Właściwie nie wiem od czego to zależy, ale aparat przedni ma to do siebie, że wyjątkowo łatwo zbiera odciski palców. Dosłownie za każdym razem, gdy chciałam zrobić selfie, okazywało się, że mam brudną kamerkę. Przekładało się to na marne zdjęcia wynikowe – jak chociażby pierwsze z brzegu:
Podsumowując…
Oppo A9 2020 jest smartfonem, który urzeka po wyjęciu z pudełka. Jego wzornictwo zdecydowanie może się podobać, choć sama obudowa nie należy do najcieńszych. Trudno jednak traktować to jako wadę – wewnątrz mamy przecież akumulator o pojemności aż 5000 mAh, który zapewnia naprawdę dobry czas pracy (choć niezmiennie uważam, że mógłby być dłuższy) i, jak zajdzie potrzeba, pozwala przewodowo podzielić się energią z innym telefonem (potrzebny jest oczywiście kabel USB C – USB C).

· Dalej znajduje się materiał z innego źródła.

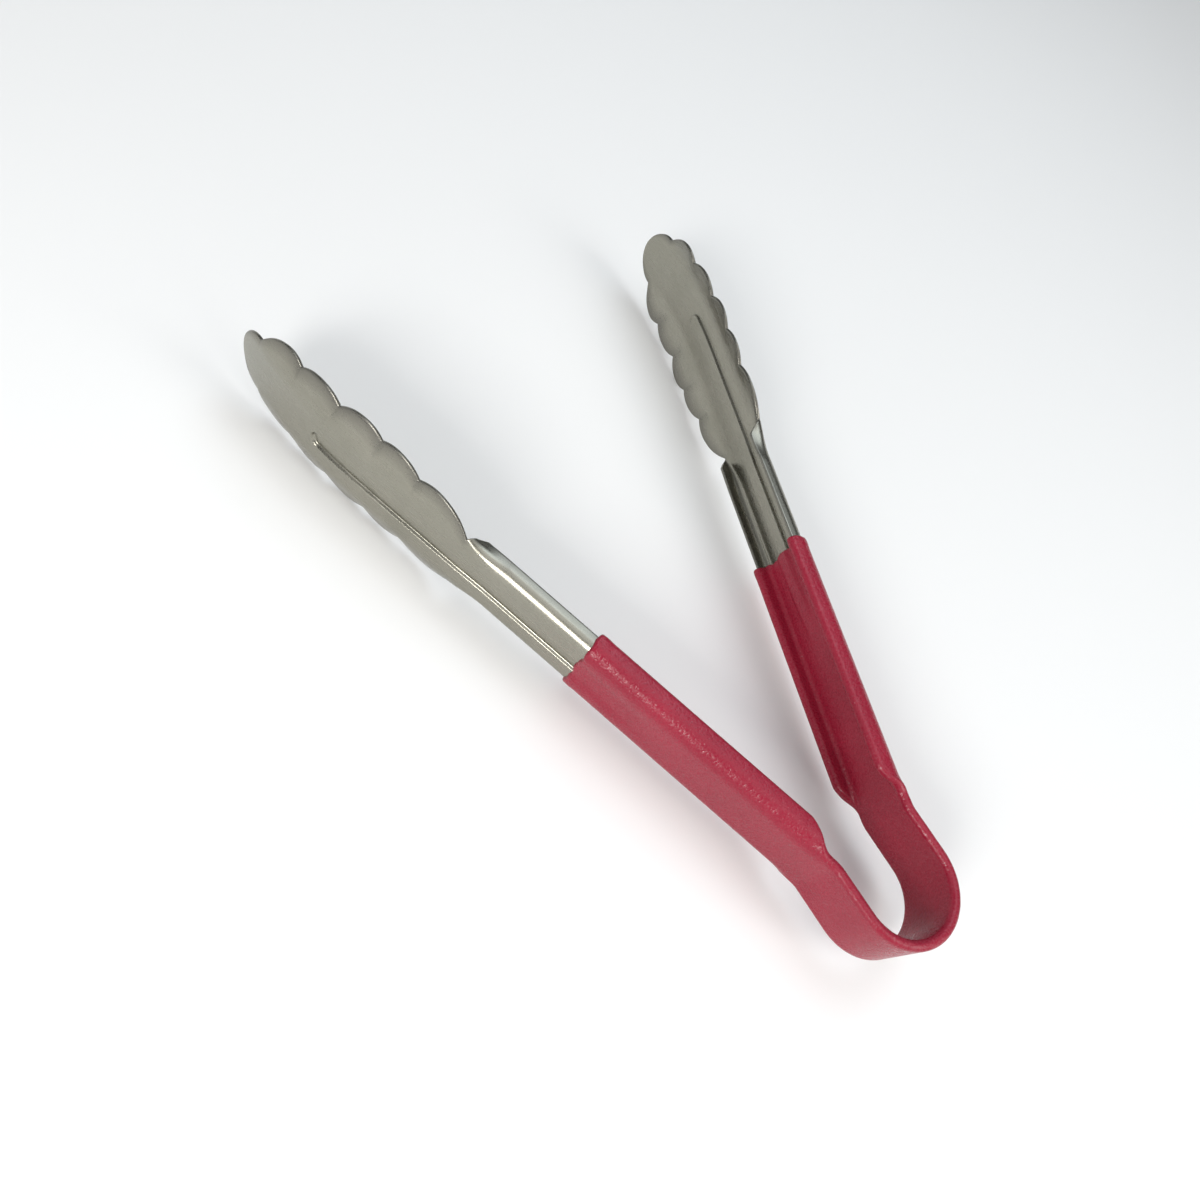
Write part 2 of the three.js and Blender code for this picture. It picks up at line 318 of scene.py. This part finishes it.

Na pokładzie testowanego urządzenia nie zabrakło tak istotnych rzeczy, jak NFC, 3.5 mm jack audio, szybki czytnik linii papilarnych, pełnoprawny dual SIM czy wreszcie 128 GB pamięci wewnętrznej. Są też głośne głośniki stereo, które jednak nie oferują oszałamiającej jakości, a także nagrywanie wideo w 4K, choć w 30 fps.
A9 2020 działa w porządku, ale wcale nie jest trudno zauważyć, że momentami dość powolnie. W tej cenie jednak jest to raczej spodziewane.
Co na minus? Dla mnie najważniejsze kwestie są trzy: rozdzielczość ekranu (HD+ zamiast Full HD+), kiepsko działające rozpoznawanie twarzy i jakość zdjęć z frontowego aparatu (który to jeszcze dodatkowo łatwo zabrudzić). Wiem jednak, że nie dla wszystkich będą to wady o dużym znaczeniu.
A co Wy sądzicie na temat Oppo A9 2020?